Some of the most popular general subjects in chemistry IIT-JEE include the molecule concept, calculations involving oxidation-reduction, neutralisation, and displacement reactions.

### Important Topics

• Stoichiometric Concepts

• Mole Concept

• Limiting Reagent Concept

• Oxidation and Reduction

• Gravimetric Analysis

• Volumetric Analysis

### Stoichiometric Concepts

• Stoichiometry is the science of calculating the amounts of different reactants and products in a chemical process.

• Stoichiometric coefficients are the numbers used to balance a chemical equation.

• Stoichiometric calculation refers to the use of these numerals to solve issues based on chemical equations.

• The mole relationship between different reactants and products is necessary in stoichiometric calculations since the mass-mass, mass-volume, and volume-volume relationships between different reactants and products may be determined from them.

• Gravimetric Analysis and Volumetric Analysis are two approaches for doing stoichiometric calculations.

• The amount of chemical species is determined in the first approach by measuring mass, whereas in the second way, it is calculated by measuring volume.

• Stoichiometric calculations can be performed using two key concepts: (i) Mole concept and (ii) the Equivalent concept.

### Mole Concept

• A mole (symbol mol) is the amount of stuff that includes the same number of atoms, molecules, ions, electrons, or other elementary entities as there are carbon atoms in 12 grams of 12C.

• Avogadro's number is the number of atoms in 12 grams of 12C. (N0).

• N0 = 6.023 x 1023 is the value reported for N0.

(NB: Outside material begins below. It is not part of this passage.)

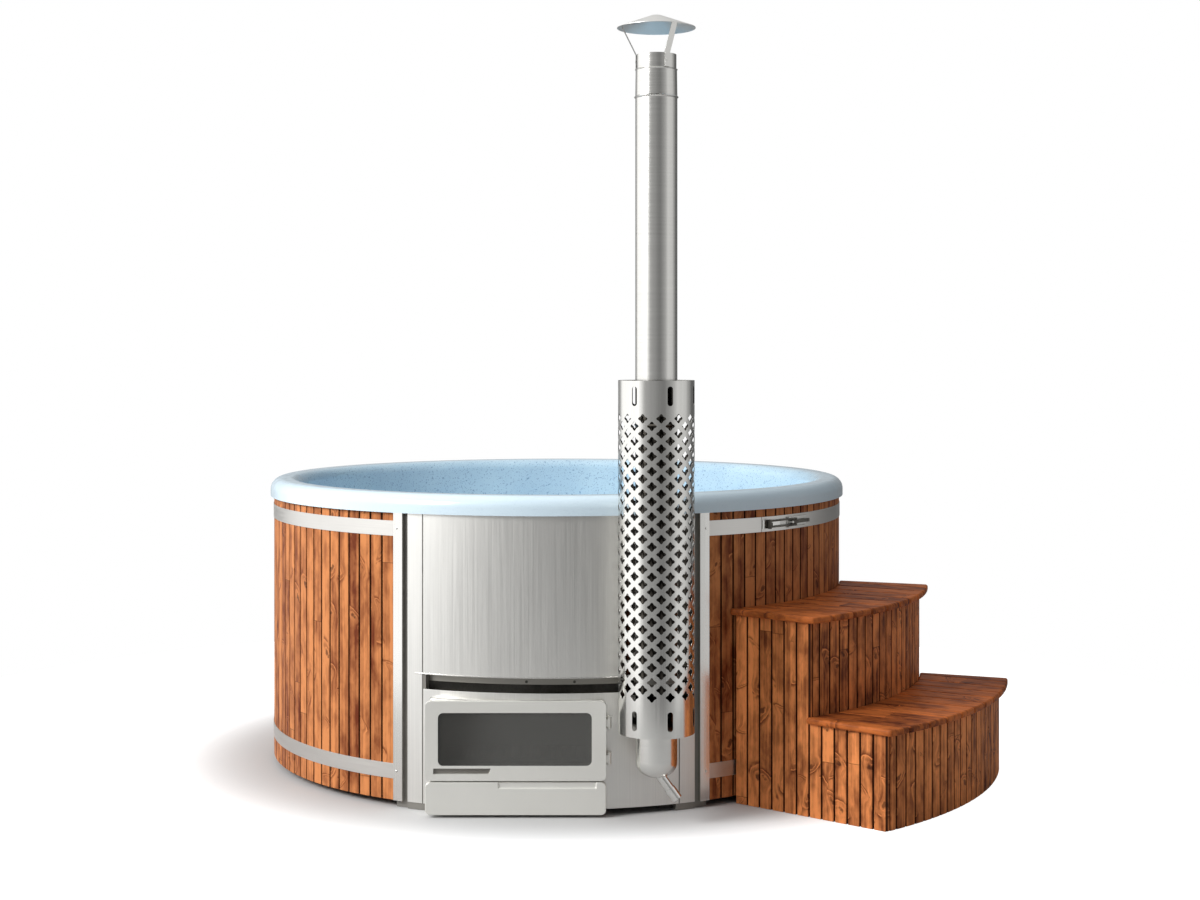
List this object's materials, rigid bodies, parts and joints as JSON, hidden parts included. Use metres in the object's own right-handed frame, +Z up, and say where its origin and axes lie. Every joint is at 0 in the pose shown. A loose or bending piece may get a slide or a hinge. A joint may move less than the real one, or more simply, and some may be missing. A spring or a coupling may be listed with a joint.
{
  "type": "wood-fired hot tub",
  "caption": "Round hot tub clad in upright wooden staves, with a moulded liner, a built-in stove, a shielded chimney, a band latch and curved wooden stairs.",
  "frame": {"origin": "the tub's axis at floor level, under the middle beam", "axes": "+Z up, -Y towards the viewer out of the stove's door, +X to the right of the door, where the stairs stand"},
  "size_m": [2.4279, 2.1686, 2.308],
  "materials": {
    "stave_wood": "oiled heat-treated pine with knots",
    "stair_wood": "oiled heat-treated pine",
    "frame_wood": "plain sawn timber",
    "shell": "light blue speckled gloss",
    "satin_steel": "satin stainless",
    "door_steel": "fine brushed stainless",
    "bright_steel": "bright stainless",
    "pipe_steel": "polished stainless",
    "dark_steel": "matt dark grey",
    "grate_iron": "raw casting",
    "stove_glass": "smoked heat-resistant",
    "gasket_rope": "braided glass rope",
    "rubber": "matt",
    "plastic_pipe": "plain grey"
  },
  "bodies": {
    "tub": {"base_beams": "frame_wood", "liner": "shell", "drain_fitting": "bright_steel", "drain_pipe": "plastic_pipe", "staves_left": "stave_wood", "staves_back": "stave_wood", "staves_right": "stave_wood", "upper_backing_ring": "frame_wood", "lower_backing_ring": "frame_wood", "upper_band": "satin_steel", "lower_band": "satin_steel", "band_screws": "bright_steel", "left_post": "bright_steel", "right_post": "bright_steel", "left_side_strip": "satin_steel", "right_side_strip": "satin_steel", "front_rails": "dark_steel", "upper_front_sheet": "satin_steel", "lower_front_sheet": "satin_steel", "slot_plate": "dark_steel", "slot_ledge": "bright_steel", "slot_screws": "dark_steel", "stove_neck": "satin_steel", "heater_body": "dark_steel", "ash_box": "dark_steel", "stove_feet": "dark_steel", "fire_grate": "grate_iron", "water_ports": "satin_steel", "port_grilles": "bright_steel", "hinge_brackets": "satin_steel", "hinge_pins": "bright_steel", "flue_stub": "dark_steel", "chimney_tee": "pipe_steel", "tee_cap": "pipe_steel", "condensate_spout": "pipe_steel", "condensate_cap": "pipe_steel", "lower_pipe": "pipe_steel", "upper_pipe": "pipe_steel", "top_collar": "pipe_steel", "cap_legs": "pipe_steel", "rain_cap": "pipe_steel", "heat_shield": "pipe_steel", "shield_brackets": "satin_steel", "latch_keeper": "bright_steel", "latch_base": "satin_steel", "latch_pivot": "bright_steel", "stair_side_boards": "stair_wood", "stair_front_boards": "stair_wood", "stair_treads": "stair_wood", "stair_frame": "frame_wood"},
    "fire_door": {"door_frame": "door_steel", "door_glass": "stove_glass", "glass_retainer": "dark_steel", "door_gasket": "gasket_rope", "door_handle": "dark_steel"},
    "ash_drawer": {"ash_drawer_front": "door_steel", "ash_tray": "dark_steel"},
    "latch_lever": {"latch_lever": "bright_steel"},
    "latch_bail": {"latch_bail": "bright_steel"},
    "drain_plug": {"drain_plug": "rubber"}
  },
  "joints": [
    {"name": "fire_door_hinge", "type": "hinge", "parent": "tub", "child": "fire_door", "pos_m": [0.17, -0.952, 0.222], "axis": [0, 0, 1], "range_deg": [0, 90]},
    {"name": "ash_drawer_slide", "type": "slide", "parent": "tub", "child": "ash_drawer", "axis": [0, -1, 0], "range_m": [0, 0.25]},
    {"name": "latch_lever_hinge", "type": "hinge", "parent": "tub", "child": "latch_lever", "pos_m": [0.73498, -0.62138, 0.825], "axis": [0, 0, -1], "range_deg": [0, 100]},
    {"name": "latch_bail_hinge", "type": "hinge", "parent": "latch_lever", "child": "latch_bail", "pos_m": [0.74711, -0.60548, 0.825], "axis": [0, 0, -1], "range_deg": [-100, 0]},
    {"name": "drain_plug_lift", "type": "slide", "parent": "tub", "child": "drain_plug", "axis": [0, 0, 1], "range_m": [0, 0.05]}
  ],
  "couplings": [
    {"joint": "latch_bail_hinge", "follows": "latch_lever_hinge", "ratio": -1}
  ]
}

• Depending on the values supplied, the number of moles of a chemical can be computed using the following methods:
1. Number of moles of molecules: (Weight in gram)/(Molecular Mass)
2. Number of moles of atoms: (Weight in gram)/(Atomic Mass)
3. NUmber of moles of gases: (Volume at STP)/(Standard Molar Volume)
4. Number of moles of particles: (Number of particles)/(Avogadro Number).
5. Number of moles of solute = Molarity x Volume of solution in litres.

Principle of Atom Conservation

• Atoms are conserved in chemical reactions, hence moles of atoms must be conserved as well. This is known as the atomic conservation principle.

• When balancing the chemical equation, we can break it down into a series of mathematical equations using POAC.

• Let’s take the reaction,
KClO3(s) → KCl(s) + O2(g) .
- Applying POAC for ‘K’ atoms,
∴ Moles of K atoms in KClO3(s) = Moles of K atoms in KCl(s).
- As 1 mole of KClO3 contains 1 mole of K atoms. In the same manner, 1 mole of KCl contains 1 mole of K atoms.

• It's worth noting that POAC can be used for atoms that are preserved during a chemical reaction.

### Limiting Reagent Concept

• In reactions involving more than one reactant, the limiting reagent must be identified first, out of all the reactants that are entirely utilised (limiting reagent).

• Knowing the initial amount of equivalents or milli equivalents of each reactant can also help determine the limiting reactant.

• The limiting reagent is the one with the fewest equivalents or milli equivalents.

• Equivalent approaches for determining the limiting reactant do not necessitate chemical equation balancing.

### Gravimetric Analysis

• In general, when performing necessary computations, the stages are as follows:

1. For the chemical change, write down a balanced molecular equation.

2. Write the number of moles of each reactant and product below the formula.

3. Using the formula underneath the corresponding formula, write out the relative masses of the reactants and products. These are the theoretical reactant and product amounts.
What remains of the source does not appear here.